▸ **PROBLEM TO WORK ON**
Only the lines from the start up to and including the line containing "return points[np.minimum.reduce([distance_to(loop, points)" should be repeated, word for word.
+ + + + +
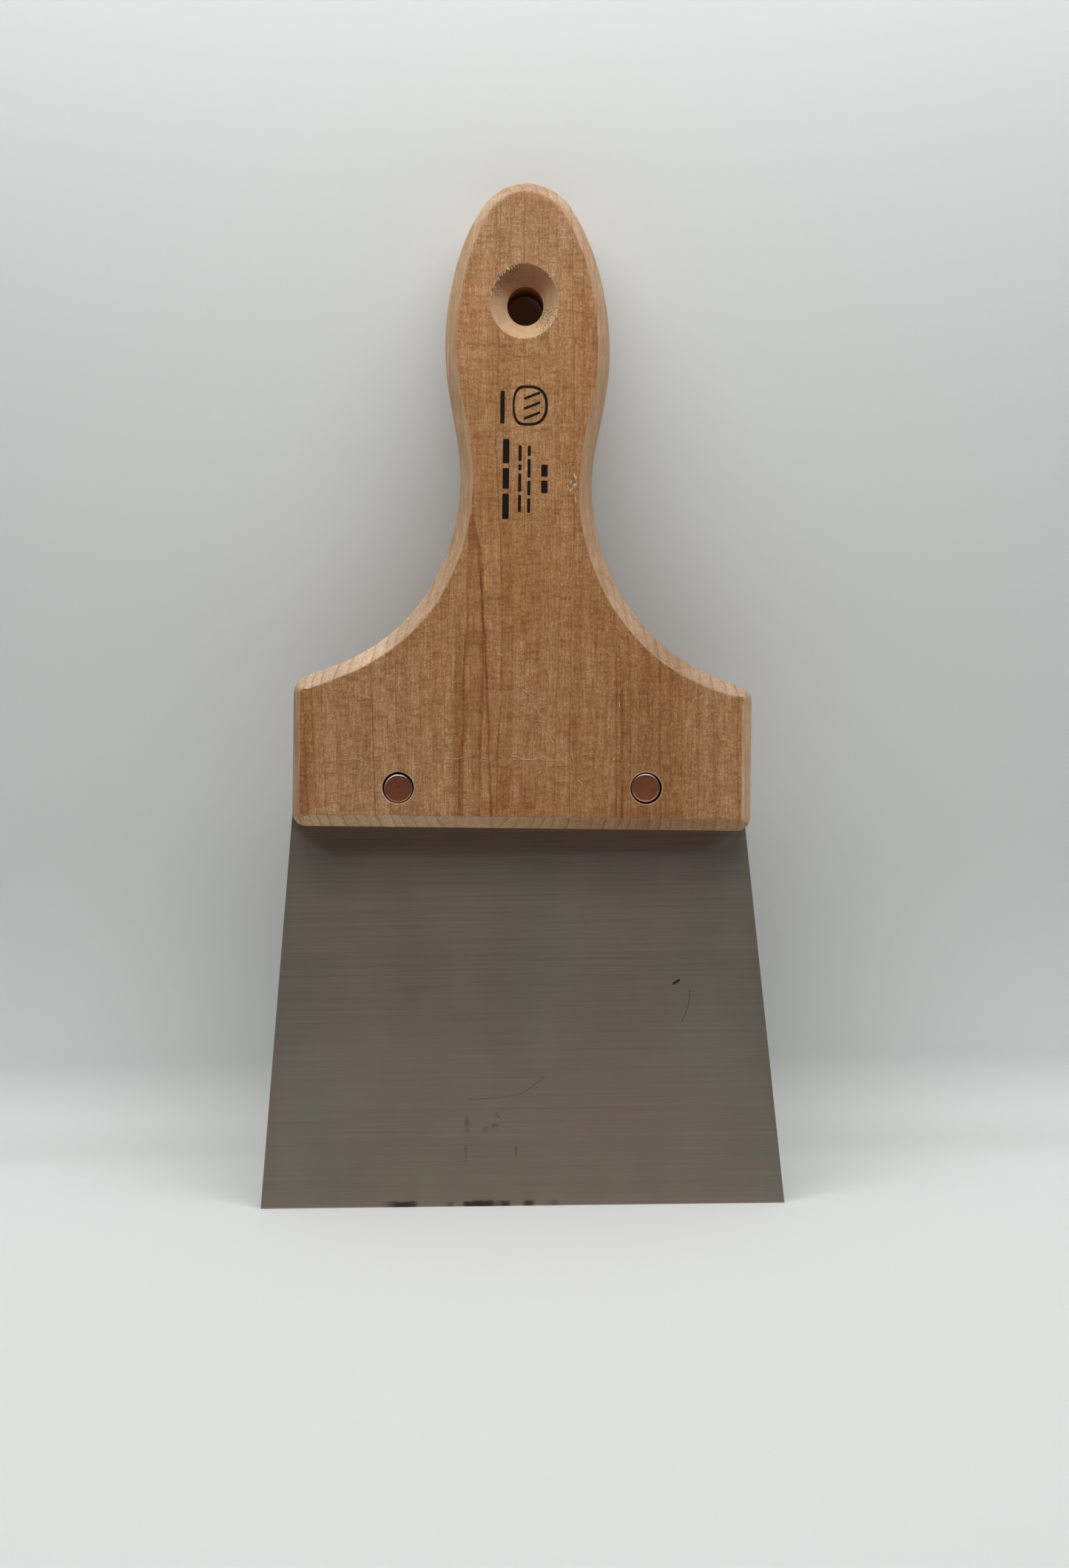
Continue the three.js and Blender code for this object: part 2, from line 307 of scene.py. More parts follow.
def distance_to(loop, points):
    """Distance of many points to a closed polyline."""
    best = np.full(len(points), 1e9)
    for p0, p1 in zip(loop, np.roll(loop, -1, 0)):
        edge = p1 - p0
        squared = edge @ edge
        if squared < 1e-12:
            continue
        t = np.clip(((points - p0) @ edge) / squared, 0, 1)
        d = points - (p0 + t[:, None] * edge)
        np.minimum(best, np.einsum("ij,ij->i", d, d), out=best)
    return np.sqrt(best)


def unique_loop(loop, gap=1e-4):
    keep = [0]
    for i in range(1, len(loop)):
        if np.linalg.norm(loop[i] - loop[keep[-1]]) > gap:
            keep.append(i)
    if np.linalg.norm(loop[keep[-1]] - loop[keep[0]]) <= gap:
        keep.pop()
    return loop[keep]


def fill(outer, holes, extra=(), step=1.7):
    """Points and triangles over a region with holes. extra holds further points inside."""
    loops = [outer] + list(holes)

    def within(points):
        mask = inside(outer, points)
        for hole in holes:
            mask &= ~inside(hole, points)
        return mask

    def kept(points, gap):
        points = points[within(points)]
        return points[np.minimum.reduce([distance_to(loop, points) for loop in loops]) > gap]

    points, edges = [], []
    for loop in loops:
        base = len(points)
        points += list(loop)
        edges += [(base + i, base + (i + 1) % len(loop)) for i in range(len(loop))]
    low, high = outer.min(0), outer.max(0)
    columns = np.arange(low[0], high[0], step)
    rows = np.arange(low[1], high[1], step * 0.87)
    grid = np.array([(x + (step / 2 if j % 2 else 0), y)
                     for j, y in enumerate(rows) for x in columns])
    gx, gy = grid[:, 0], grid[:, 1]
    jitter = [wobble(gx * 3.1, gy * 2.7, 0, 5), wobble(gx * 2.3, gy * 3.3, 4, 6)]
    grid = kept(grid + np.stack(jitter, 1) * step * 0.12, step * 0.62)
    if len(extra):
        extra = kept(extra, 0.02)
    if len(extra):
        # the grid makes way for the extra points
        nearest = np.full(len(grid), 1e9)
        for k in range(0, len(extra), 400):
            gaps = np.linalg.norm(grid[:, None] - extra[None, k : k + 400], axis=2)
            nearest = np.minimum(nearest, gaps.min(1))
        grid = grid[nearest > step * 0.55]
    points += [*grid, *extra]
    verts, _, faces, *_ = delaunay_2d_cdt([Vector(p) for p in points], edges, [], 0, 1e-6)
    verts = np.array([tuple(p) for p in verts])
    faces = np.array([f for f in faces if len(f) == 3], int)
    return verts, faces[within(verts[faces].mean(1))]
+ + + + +
▸ **CORRECT RESPONSE**
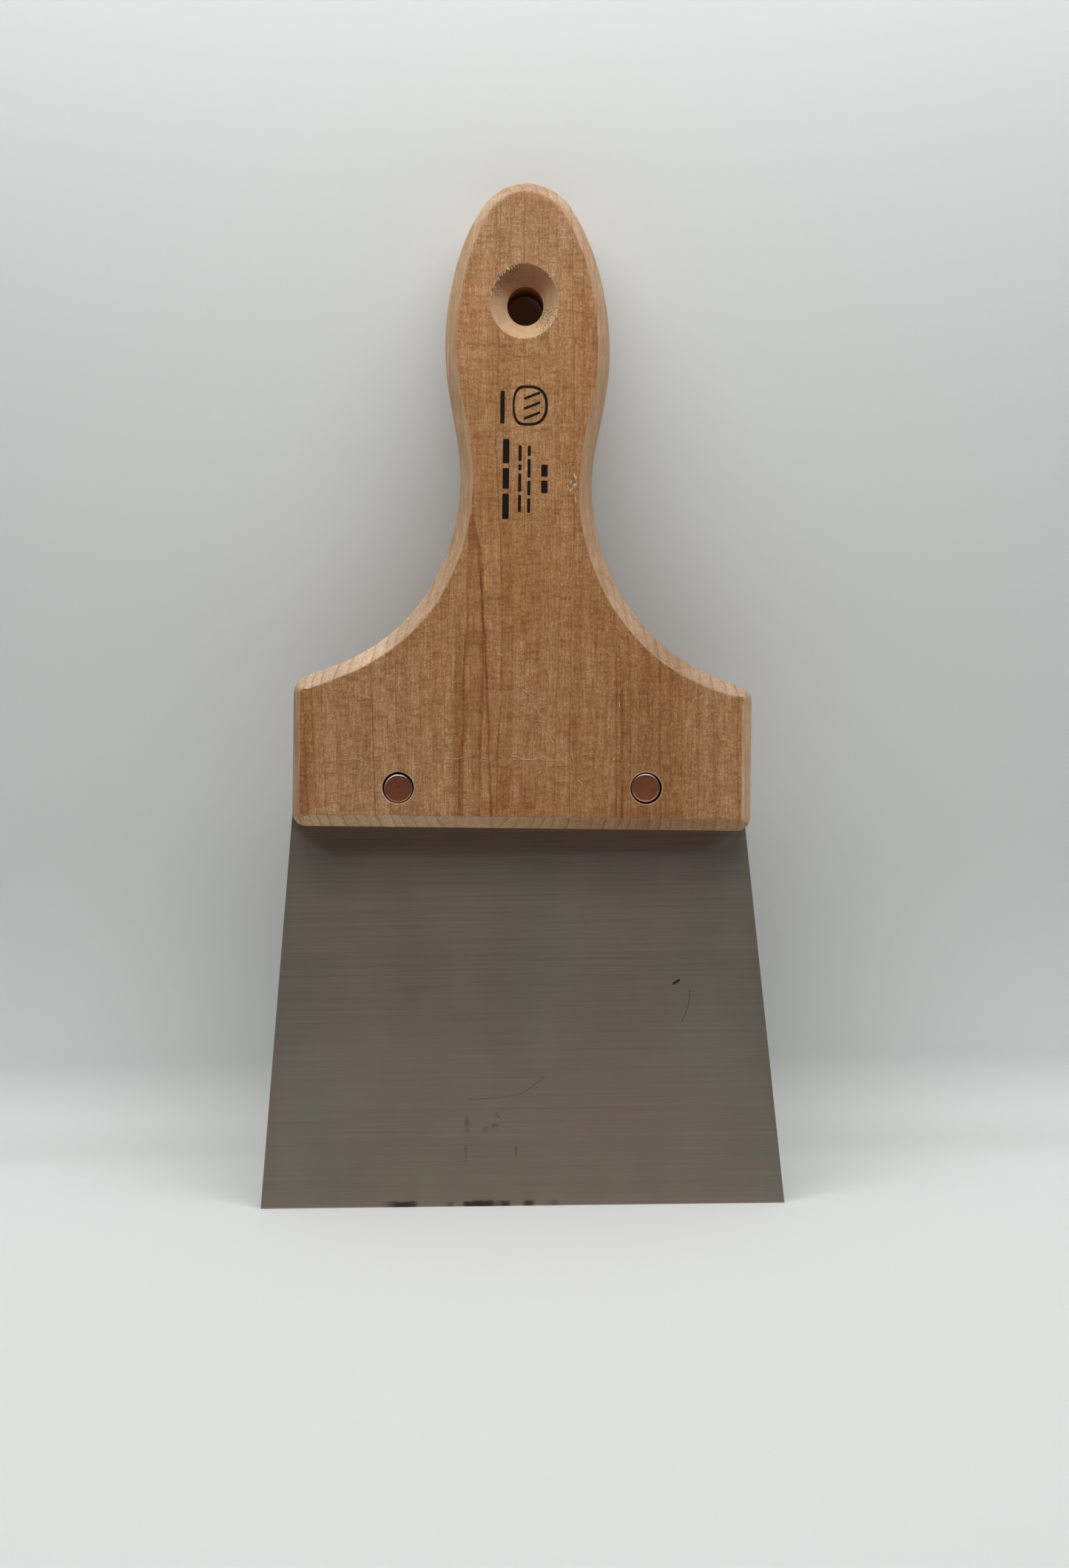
Continue the three.js and Blender code for this object: part 2, from line 307 of scene.py. More parts follow.
def distance_to(loop, points):
    """Distance of many points to a closed polyline."""
    best = np.full(len(points), 1e9)
    for p0, p1 in zip(loop, np.roll(loop, -1, 0)):
        edge = p1 - p0
        squared = edge @ edge
        if squared < 1e-12:
            continue
        t = np.clip(((points - p0) @ edge) / squared, 0, 1)
        d = points - (p0 + t[:, None] * edge)
        np.minimum(best, np.einsum("ij,ij->i", d, d), out=best)
    return np.sqrt(best)


def unique_loop(loop, gap=1e-4):
    keep = [0]
    for i in range(1, len(loop)):
        if np.linalg.norm(loop[i] - loop[keep[-1]]) > gap:
            keep.append(i)
    if np.linalg.norm(loop[keep[-1]] - loop[keep[0]]) <= gap:
        keep.pop()
    return loop[keep]


def fill(outer, holes, extra=(), step=1.7):
    """Points and triangles over a region with holes. extra holds further points inside."""
    loops = [outer] + list(holes)

    def within(points):
        mask = inside(outer, points)
        for hole in holes:
            mask &= ~inside(hole, points)
        return mask

    def kept(points, gap):
        points = points[within(points)]
        return points[np.minimum.reduce([distance_to(loop, points) for loop in loops]) > gap]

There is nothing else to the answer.